Mugga Mugga is a cottage built in the late 1800s for the head shepherd of the Duntroon Estate, in the early years of Canberra's development.
The cottage itself is basic, showing what life was like in the era for the working family with no electricity or running water. Homes were built with second hand materials sourced on the property, making this a rustic and interesting place to explore. Visitors can take a tour of the cottage and learn about the history and the hardships of day-to-day life in the era.
Located 10kms from the CBD, getting to Mugga Mugga is an adventure on its own. Set in a rural area, visitors drive over cow grates, past roaming horses and along a long windy, unsealed roads to the carpark. The surprise of this historic property is the view, with Mugga Mugga cottage located on a hill looking over Queanbeyan and the flat land of the original Limestone Plains. The perfect location for a shepherds home.
View from the cottage - with horses and Green Building, where you meet the guide.
Firstly, the guide points out in the far distance the building of Duntroon, perched on the side of a hill far away. Duntroon is now a military academy but previously it was the stately home of the Campbell Family, who owned all the land between the Duntroon home and across the plain to Mugga Mugga. From his home, Robert Campbell could look over his property to see the sheep grazing on the land, looked after by the head shepherds who lived at Mugga Mugga at different times.
Although historians have a list of the previous occupants, it is the last occupants of the home, the Curley family, who have provided the most information. The Curleys moved to the home in 1913 when Patrick Curley became Head Shepherd for Duntroon Estate and he and his wife Annie Elizabeth moved in with their three daughters. They then made additions to the original floorplan to extend it to make rooms for their three daughters.
Just like Calthorpes House (one of Canberra's other historic homes), you can't take any photos within the home, but it could be only be described as "basic". The guide takes you from room to room describing the additions to the home, the low ceilings, points out the thickness of the walls, the primitive building techniques of the time and stories about when the Curly family lived there.
Out the back of the cottage is a separate kitchen building, common for this colonial era to prevent fires in the home. Interestingly, the guide explained that the kitchen was also used for shearing sheep in later years when the shed was full.
In a curtained off area outside the kitchen is the "bath". The area consisted of a small dark space and a metal tub.
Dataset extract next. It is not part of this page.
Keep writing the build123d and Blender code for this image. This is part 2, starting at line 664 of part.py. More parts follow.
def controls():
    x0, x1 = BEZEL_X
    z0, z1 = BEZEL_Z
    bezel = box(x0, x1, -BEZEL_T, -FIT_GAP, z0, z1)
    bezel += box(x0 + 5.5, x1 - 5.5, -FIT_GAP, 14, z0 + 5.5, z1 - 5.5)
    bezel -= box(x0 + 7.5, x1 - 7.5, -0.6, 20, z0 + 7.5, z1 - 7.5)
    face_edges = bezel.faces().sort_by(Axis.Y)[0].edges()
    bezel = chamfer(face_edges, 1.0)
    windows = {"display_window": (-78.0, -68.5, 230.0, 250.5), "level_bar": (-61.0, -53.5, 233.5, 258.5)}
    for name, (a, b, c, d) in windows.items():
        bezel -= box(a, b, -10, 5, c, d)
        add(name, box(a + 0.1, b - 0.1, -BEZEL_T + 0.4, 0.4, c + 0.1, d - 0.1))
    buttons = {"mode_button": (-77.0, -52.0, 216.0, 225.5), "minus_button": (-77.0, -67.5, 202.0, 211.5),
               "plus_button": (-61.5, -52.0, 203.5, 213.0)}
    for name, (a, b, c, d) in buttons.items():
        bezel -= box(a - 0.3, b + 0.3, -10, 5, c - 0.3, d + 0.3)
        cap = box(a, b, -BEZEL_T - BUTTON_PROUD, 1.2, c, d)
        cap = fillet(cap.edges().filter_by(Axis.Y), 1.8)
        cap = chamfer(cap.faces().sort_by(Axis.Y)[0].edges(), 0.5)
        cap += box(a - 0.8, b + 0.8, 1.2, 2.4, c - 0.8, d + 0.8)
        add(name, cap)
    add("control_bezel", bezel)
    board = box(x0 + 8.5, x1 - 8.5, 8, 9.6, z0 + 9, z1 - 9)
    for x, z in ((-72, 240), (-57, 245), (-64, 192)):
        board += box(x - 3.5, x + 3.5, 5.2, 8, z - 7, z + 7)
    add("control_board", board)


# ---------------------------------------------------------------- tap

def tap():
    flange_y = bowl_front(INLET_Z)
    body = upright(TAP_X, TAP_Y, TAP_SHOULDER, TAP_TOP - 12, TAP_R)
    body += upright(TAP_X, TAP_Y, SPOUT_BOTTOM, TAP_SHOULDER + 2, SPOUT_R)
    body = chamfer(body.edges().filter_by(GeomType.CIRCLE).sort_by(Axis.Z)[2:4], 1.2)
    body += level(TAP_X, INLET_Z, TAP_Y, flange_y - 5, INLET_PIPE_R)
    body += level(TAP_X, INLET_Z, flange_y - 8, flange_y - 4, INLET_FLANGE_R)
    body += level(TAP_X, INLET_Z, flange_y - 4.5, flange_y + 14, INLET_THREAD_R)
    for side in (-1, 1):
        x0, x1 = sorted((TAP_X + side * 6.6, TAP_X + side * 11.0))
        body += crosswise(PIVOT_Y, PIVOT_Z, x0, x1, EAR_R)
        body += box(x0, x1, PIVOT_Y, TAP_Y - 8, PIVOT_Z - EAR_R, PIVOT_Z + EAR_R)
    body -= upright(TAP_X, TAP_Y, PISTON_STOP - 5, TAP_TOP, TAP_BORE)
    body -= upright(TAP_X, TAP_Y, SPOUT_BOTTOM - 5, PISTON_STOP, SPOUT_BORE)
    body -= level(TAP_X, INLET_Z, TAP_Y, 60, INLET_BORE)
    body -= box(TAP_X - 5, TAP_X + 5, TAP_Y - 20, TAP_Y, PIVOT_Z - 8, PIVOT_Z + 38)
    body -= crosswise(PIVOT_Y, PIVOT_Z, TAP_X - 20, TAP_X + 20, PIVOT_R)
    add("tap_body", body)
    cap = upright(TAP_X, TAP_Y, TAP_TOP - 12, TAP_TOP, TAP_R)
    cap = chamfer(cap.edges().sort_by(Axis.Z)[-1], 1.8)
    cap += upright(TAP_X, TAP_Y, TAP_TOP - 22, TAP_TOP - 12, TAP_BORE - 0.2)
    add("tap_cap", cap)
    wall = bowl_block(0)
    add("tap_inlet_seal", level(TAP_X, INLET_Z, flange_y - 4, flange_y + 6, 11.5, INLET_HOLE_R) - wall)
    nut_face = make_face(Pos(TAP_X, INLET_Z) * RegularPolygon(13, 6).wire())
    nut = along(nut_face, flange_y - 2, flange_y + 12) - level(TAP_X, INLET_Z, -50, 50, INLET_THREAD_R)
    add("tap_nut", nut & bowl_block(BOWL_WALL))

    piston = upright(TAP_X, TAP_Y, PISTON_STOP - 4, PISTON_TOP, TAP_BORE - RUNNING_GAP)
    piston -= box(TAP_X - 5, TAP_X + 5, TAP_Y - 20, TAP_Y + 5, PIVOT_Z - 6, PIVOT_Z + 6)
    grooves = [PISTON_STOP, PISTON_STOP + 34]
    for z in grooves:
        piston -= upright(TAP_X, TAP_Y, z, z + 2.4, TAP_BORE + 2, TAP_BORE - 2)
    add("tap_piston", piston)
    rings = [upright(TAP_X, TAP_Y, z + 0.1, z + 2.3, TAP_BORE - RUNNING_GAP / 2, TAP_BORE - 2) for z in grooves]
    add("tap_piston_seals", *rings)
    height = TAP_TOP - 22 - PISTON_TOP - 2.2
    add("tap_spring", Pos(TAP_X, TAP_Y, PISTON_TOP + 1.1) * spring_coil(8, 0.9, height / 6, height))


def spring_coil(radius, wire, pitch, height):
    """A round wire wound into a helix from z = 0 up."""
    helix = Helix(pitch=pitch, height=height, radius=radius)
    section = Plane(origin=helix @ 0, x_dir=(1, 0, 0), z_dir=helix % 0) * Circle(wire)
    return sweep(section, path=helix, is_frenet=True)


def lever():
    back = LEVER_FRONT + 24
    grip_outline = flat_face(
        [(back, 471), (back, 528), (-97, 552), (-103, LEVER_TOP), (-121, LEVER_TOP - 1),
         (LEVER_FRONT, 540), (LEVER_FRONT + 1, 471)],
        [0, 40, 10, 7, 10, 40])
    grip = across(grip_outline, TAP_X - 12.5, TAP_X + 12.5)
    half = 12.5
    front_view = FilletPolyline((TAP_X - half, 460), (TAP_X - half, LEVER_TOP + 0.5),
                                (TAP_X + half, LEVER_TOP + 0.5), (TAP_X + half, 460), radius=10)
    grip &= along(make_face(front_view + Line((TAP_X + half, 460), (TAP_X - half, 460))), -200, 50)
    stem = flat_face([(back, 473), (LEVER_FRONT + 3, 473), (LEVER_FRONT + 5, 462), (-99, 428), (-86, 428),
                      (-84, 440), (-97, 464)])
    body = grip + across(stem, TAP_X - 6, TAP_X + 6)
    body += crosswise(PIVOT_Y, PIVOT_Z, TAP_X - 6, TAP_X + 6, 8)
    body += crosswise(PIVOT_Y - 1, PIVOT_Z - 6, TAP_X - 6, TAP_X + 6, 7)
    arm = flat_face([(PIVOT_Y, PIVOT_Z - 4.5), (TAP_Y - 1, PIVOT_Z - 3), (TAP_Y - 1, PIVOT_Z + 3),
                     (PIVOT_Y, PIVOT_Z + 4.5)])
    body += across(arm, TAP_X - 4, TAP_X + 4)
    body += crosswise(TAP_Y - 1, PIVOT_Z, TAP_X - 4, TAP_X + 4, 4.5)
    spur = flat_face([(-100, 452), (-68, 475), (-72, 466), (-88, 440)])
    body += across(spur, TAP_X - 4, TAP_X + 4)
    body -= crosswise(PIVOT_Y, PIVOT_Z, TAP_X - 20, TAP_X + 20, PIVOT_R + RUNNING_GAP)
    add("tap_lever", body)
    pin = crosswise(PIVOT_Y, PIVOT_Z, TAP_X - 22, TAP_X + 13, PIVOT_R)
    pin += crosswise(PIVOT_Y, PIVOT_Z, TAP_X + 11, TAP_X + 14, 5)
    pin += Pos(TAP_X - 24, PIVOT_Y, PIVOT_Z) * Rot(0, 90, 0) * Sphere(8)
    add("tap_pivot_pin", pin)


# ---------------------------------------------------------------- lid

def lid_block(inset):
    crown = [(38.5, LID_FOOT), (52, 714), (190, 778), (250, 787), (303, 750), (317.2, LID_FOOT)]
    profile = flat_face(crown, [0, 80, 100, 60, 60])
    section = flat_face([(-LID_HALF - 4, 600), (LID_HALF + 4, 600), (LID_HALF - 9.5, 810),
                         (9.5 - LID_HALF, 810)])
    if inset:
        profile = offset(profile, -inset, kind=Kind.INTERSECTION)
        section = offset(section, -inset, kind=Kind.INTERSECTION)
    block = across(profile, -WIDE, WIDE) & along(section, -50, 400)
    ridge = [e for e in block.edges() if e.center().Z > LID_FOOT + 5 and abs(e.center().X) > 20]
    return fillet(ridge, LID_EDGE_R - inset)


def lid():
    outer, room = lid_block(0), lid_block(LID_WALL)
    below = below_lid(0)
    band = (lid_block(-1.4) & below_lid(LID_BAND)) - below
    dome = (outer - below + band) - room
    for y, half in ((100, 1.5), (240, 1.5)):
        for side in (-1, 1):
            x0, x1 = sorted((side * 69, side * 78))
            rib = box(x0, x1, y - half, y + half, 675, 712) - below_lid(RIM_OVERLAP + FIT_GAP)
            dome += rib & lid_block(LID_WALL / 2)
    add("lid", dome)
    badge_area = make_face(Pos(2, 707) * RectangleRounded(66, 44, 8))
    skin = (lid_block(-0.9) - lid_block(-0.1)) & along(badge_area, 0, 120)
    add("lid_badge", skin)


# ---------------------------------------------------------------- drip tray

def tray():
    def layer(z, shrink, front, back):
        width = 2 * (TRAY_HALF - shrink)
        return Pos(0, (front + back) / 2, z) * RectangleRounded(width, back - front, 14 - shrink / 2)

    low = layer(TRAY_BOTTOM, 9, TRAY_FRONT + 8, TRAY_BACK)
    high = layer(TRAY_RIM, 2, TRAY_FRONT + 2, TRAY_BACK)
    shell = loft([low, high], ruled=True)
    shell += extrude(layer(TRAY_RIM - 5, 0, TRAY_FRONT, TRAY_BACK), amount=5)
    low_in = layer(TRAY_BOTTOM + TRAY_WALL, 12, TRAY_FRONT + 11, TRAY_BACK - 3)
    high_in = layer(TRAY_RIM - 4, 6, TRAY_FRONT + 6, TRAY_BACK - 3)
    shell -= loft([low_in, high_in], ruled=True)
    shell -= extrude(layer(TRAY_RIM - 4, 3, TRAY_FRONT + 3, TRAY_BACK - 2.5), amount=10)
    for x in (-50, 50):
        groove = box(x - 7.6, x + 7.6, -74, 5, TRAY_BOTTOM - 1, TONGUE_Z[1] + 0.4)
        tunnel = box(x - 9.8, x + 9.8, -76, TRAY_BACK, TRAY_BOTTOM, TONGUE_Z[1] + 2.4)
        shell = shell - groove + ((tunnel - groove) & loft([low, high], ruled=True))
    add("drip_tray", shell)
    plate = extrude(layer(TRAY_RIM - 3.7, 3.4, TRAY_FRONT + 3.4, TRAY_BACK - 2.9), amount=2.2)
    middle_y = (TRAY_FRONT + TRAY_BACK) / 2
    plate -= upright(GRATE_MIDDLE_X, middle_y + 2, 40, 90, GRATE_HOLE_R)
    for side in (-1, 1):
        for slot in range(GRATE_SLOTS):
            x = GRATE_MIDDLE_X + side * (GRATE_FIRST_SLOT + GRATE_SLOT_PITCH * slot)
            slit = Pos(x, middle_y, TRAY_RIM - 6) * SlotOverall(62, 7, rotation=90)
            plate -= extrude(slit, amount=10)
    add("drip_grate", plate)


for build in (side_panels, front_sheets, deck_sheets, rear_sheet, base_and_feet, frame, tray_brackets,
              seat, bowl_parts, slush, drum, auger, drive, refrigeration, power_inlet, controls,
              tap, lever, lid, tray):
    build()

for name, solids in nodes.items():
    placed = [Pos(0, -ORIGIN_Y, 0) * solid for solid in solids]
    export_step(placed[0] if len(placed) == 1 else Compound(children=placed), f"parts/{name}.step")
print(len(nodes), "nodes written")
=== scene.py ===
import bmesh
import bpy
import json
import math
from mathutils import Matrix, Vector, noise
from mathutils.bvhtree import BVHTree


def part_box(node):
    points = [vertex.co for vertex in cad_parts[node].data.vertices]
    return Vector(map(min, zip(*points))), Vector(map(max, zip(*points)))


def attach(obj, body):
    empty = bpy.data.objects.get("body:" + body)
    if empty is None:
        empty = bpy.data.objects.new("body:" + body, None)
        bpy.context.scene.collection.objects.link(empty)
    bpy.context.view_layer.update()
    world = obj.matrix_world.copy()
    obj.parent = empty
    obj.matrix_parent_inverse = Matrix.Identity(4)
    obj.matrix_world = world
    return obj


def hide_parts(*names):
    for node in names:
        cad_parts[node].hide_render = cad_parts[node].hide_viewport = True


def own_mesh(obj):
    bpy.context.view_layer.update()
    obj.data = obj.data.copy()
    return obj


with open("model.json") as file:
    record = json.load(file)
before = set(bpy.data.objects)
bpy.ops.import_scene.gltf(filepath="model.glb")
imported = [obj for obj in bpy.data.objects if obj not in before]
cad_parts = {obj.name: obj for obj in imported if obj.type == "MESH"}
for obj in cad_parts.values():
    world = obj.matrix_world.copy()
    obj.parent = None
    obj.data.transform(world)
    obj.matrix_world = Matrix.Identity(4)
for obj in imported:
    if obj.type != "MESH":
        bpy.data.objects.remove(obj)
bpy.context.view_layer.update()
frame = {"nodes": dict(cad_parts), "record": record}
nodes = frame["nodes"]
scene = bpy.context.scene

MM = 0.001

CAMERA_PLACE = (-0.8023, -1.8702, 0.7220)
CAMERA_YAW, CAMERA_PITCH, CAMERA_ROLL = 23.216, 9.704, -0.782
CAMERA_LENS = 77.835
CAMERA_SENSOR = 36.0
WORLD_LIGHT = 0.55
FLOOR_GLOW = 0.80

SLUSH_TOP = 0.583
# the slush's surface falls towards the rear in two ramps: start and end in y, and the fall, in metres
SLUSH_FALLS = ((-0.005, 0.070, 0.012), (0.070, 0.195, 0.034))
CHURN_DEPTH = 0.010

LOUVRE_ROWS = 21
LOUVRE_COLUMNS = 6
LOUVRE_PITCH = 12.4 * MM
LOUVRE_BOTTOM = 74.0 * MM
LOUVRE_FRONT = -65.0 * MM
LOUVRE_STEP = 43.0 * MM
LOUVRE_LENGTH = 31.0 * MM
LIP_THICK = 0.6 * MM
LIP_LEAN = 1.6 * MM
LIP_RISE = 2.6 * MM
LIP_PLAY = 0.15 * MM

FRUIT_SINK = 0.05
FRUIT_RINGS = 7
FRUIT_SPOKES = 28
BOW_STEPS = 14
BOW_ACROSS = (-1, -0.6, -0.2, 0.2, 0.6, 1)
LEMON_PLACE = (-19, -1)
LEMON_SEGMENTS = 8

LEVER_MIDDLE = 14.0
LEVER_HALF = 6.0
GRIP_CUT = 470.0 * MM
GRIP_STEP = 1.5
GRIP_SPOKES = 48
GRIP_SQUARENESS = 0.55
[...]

Cold water needed to be carried 200m up the hill from the well to fill the tub - not the ideal bathing experience in a cold Canberran winter.
The kitchen building, with blue curtain showing where they had a bath.
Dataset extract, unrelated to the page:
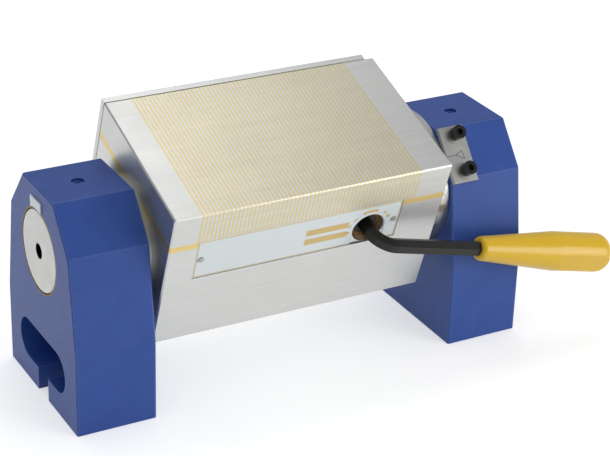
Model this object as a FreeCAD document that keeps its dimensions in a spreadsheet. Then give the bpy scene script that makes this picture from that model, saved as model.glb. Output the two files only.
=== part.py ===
import FreeCAD, Part
import math
import os
import re

import Sketcher
from FreeCAD import Placement, Rotation, Vector

# Tilting permanent-magnet chuck, in millimetres.
# Origin: on the table, under the middle of the tilt axis, half way between the two brackets.
# +X runs along the tilt axis to the right, +Y to the rear, +Z up.
# The chuck itself is drawn level, in a frame whose origin is on the tilt axis, and then tilted.

SIZES = [
    ("bracket_width", 48.0, "bracket, along the tilt axis"),
    ("bracket_depth", 101.2, "bracket, front to rear at the foot"),
    ("bracket_height", 130.8, "bracket, table to top flat"),
    ("shoulder_height", 49.2, "bracket, top of the upright sides"),
    ("knee_height", 106.0, "bracket, lower edge of the top slopes"),
    ("knee_depth", 84.9, "bracket, front to rear at that edge"),
    ("top_depth", 44.8, "bracket, front to rear of the top flat"),
    ("bracket_edge", 0.8, "bevel round both faces of a bracket"),
    ("axis_height", 92.4, "tilt axis above the table"),
    ("tilt_angle", 19.1, "stored tilt of the working face towards the front, degrees"),
    ("bolt_pocket_length", 68.0, "table-bolt pocket, end to end"),
    ("bolt_pocket_height", 25.0, "table-bolt pocket, floor to roof"),
    ("bolt_pocket_floor", 14.2, "table-bolt pocket, floor above the table"),
    ("bolt_pocket_inset", 34.0, "table-bolt pocket, how far it goes in"),
    ("bolt_slot_width", 15.0, "slot for a table bolt"),
    ("bolt_slot_reach", 26.0, "slot for a table bolt, how far it goes in"),
    ("trunnion_radius", 24.5, "trunnion journal"),
    ("journal_play", 0.05, "trunnion in its bush, on the radius"),
    ("bush_wall", 1.2, "bronze bush in a bracket"),
    ("side_play", 0.3, "between a bracket and what turns beside it"),
    ("centre_hole_radius", 4.4, "centre hole in a trunnion's end"),
    ("centre_hole_depth", 26.0, "centre hole in a trunnion's end"),
    ("flange_radius", 36.0, "trunnion flange"),
    ("right_flange", 8.0, "right trunnion flange, thickness"),
    ("dial_radius", 41.4, "graduated dial"),
    ("dial_fit", 0.1, "dial over the right trunnion's flange"),
    ("flange_bolt_circle", 30.4, "screws that hold the trunnions, radius of their circle"),
    ("clamp_radius", 4.0, "clamp screw hole in the top of a bracket"),
    ("clamp_play", 0.1, "clamp screw and pad in that hole, on the radius"),
    ("clamp_pad_height", 4.0, "brass pad under a clamp screw"),
    ("clamp_screw_length", 8.0, "clamp screw"),
    ("clamp_gap", 0.05, "pad above the journal, and screw above the pad"),
    ("index_width", 15.0, "index plate over the left trunnion"),
    ("index_height", 5.4, "index plate over the left trunnion, at its middle"),
    ("index_thickness", 0.8, "index plate"),
    ("index_offset", 1.6, "index plate, to the rear of the tilt axis"),
    ("pointer_width", 16.5, "pointer plate"),
    ("pointer_length", 34.7, "pointer plate, along the slope"),
    ("pointer_overhang", 2.7, "pointer plate, below the slope's lower edge"),
    ("pointer_thickness", 2.6, "pointer plate"),
    ("pointer_screw_side", 10.8, "its screws, from the plate's inner edge"),
    ("pointer_screw_low", 4.4, "its lower screw, up the slope from the lower edge"),
    ("pointer_screw_pitch", 22.4, "its screws, apart"),
    ("chuck_length", 175.0, "chuck"),
    ("chuck_depth", 100.0, "chuck"),
    ("chuck_top", 55.6, "working face above the tilt axis"),
    ("chuck_bottom", 40.4, "underside below the tilt axis"),
    ("left_gap", 4.6, "left bracket to the chuck"),
    ("right_gap", 15.0, "chuck to the right bracket, where the dial is"),
    ("bracket_gap", "=left_gap + chuck_length + right_gap", "clear length between the two brackets"),
    ("chuck_edge", 0.8, "bevel on the chuck's outer edges"),
    ("band_top", 35.1, "top of the brass band above the tilt axis"),
    ("band_height", 4.0, "brass band"),
    ("strip_margin_left", 16.4, "plain steel left of the brass strips"),
    ("strip_margin_right", 20.6, "plain steel right of the brass strips"),
    ("pole_pitch", 2.44, "one steel lamination and one brass strip"),
    ("strip_width", 0.9, "brass strip"),
    ("side_wall", 14.0, "front and rear walls of the housing"),
    ("end_wall", 15.2, "end walls of the housing"),
    ("chamber_floor", 4.0, "floor of the magnet chamber above the tilt axis"),
    ("chamber_corner", 6.0, "corner radius of the magnet chamber"),
    ("web", 7.0, "wall between the magnet chamber and the hollow below it"),
    ("cover_thickness", 5.0, "bottom cover"),
    ("cover_rim", 4.0, "rim of the housing round the bottom cover"),
    ("cover_gap", 0.2, "bottom cover in its recess"),
    ("corner_screw_in", 8.8, "corner screws, in from each end"),
    ("corner_screw_side", 41.0, "corner screws, from the middle plane"),
    ("cover_screw_side", 24.0, "bottom cover's screws, from the middle plane"),
    ("key_from_left", 127.8, "switching hole, from the chuck's left end"),
    ("key_height", 17.5, "switching hole above the tilt axis"),
    ("key_hole_radius", 10.15, "switching hole"),
    ("hub_depth", 5.0, "cam hub below the front face"),
    ("hub_radius", 7.5, "cam hub"),
    ("hub_play", 0.05, "cam hub in its bush, on the radius"),
    ("collar_radius", 10.5, "collar behind the cam hub"),
    ("collar_thickness", 3.8, "collar behind the cam hub"),
    ("collar_play", 0.3, "round the collar and at its faces"),
    ("cam_throw", 1.22, "eccentric pin off the hub's axis"),
    ("cam_pin_radius", 7.0, "eccentric pin"),
    ("cam_pin_length", 15.0, "eccentric pin"),
    ("cam_slot_play", 0.5, "round the eccentric pin in the magnet tray"),
    ("tray_play", 0.1, "magnet tray in its chamber, each side and below"),
    ("tray_end_play", 0.4, "magnet tray in its chamber, at each end of its stroke"),
    ("tray_head_play", 0.3, "magnet tray below the pole plate"),
    ("tray_front_rail", 17.0, "front rail of the magnet tray"),
    ("tray_rail", 5.0, "other rails of the magnet tray"),
    ("key_flats", 8.0, "hexagon key, across its flats"),
    ("socket_play", 0.1, "hexagon key in its socket, each side"),
    ("socket_depth", 10.0, "hexagon socket in the cam hub"),
    ("key_tip_gap", 0.4, "key's tip above the bottom of the socket"),
    ("key_stand_off", 14.3, "key's corner in front of the chuck"),
    ("key_bend", 12.0, "bend radius of the key"),
    ("key_droop_angle", 13.5, "long leg below level at rest, degrees"),
    ("key_lean_angle", 3.8, "long leg away from the front face, degrees"),
    ("key_to_handle", 70.4, "key's corner to the handle"),
    ("handle_length", 99.0, "handle"),
    ("handle_neck_radius", 7.2, "handle at its front"),
    ("handle_radius", 12.1, "handle at its thickest"),
    ("handle_taper", 56.0, "tapered front part of the handle"),
    ("handle_nose", 9.5, "rounding at the handle's end"),
    ("handle_lip", 2.5, "rounding at the handle's front"),
    ("handle_flat", 10.5, "flats on the handle's grip, from its axis"),
    ("key_in_handle", 58.0, "key inside the handle"),
    ("plate_left", 17.6, "nameplate, from the chuck's left end"),
    ("plate_length", 129.3, "nameplate"),
    ("plate_height", 27.5, "nameplate"),
    ("plate_thickness", 0.6, "nameplate"),
    ("plate_recess", 0.9, "recess for the nameplate"),
    ("plate_gap", 0.3, "nameplate in its recess"),
    ("plate_notch_radius", 10.6, "notch in the nameplate round the switching hole"),
    ("plate_screw_in", 3.2, "nameplate screws, in from each end"),
    ("tiny_screw", 1.25, "nameplate screw, radius"),
    ("tiny_head", 2.0, "its slotted head, radius"),
    ("tiny_head_height", 0.9, "its slotted head"),
    ("tiny_slot", 0.5, "slot across its head"),
    ("tiny_grip", 5.0, "nameplate screw in the housing"),
    ("stop_length", 169.2, "back stop"),
    ("stop_height", 46.0, "back stop"),
    ("stop_thickness", 3.8, "back stop"),
    ("stop_gap", 0.05, "back stop between the chuck and its screw heads"),
    ("stop_travel", 8.0, "how far the back stop can be raised"),
    ("stop_screw_low", 32.0, "back stop's screws below its top edge"),
    ("stop_screw_in", 18.0, "back stop's outer screws, in from its ends"),
    ("thread_play", 0.05, "screw in a tapped hole, on the radius"),
    ("hole_play", 0.3, "screw in a plain hole, on the radius"),
    ("head_play", 0.3, "screw head in its recess"),
    ("large_screw", 2.5, "M5 screw, radius"),
    ("large_head", 4.25, "its cap head, radius"),
    ("large_head_height", 5.0, "its cap head"),
    ("large_flats", 4.0, "its hexagon socket, across flats"),
    ("large_flat_head", 4.6, "its countersunk head, radius"),
    ("small_screw", 2.0, "M4 screw, radius"),
    ("small_flat_head", 3.8, "its countersunk head, radius"),
    ("small_flats", 2.5, "its hexagon socket, across flats"),
    ("screw_grip", 9.0, "screw in the metal that it holds to"),
    ("tapped_spare", 1.5, "tapped hole beyond the screw's end"),
]
NAMES = {alias for alias, number, note in SIZES}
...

The guide then takes you outside to a modern shed that has a timeline of the history of the home and displays of the early years in Canberra. The information is provided by the last remaining daughter Sylvia Curly, now in her 90's, who passed over the management of her family cottage to the ACT Government in 1995 for preservation.
It took until 1932 for running water to be joined to the cottage and 1949 before electricity was connected, with the Curley family living by candlelight up to that point. The name "Mugga Mugga" is often seen around Canberra with streets named after it and the hill behind the property named Mount Mugga Mugga. The name "Mugga Mugga" itself is an aboriginal term for the area meaning "many snakes", so watch your step when visiting.
The highlights of this visit for myself was learning more about Canberra's early history, the views over the plains and the stories told by the guide. With knowledge, humour and a passionate approach, the volunteer guides at these historic homes are a treasure in themselves. They bring the homes to life with their stories and make the visit much more enjoyable.
Whilst there, you may get a visit from the friendly horses on the property, looking for hay.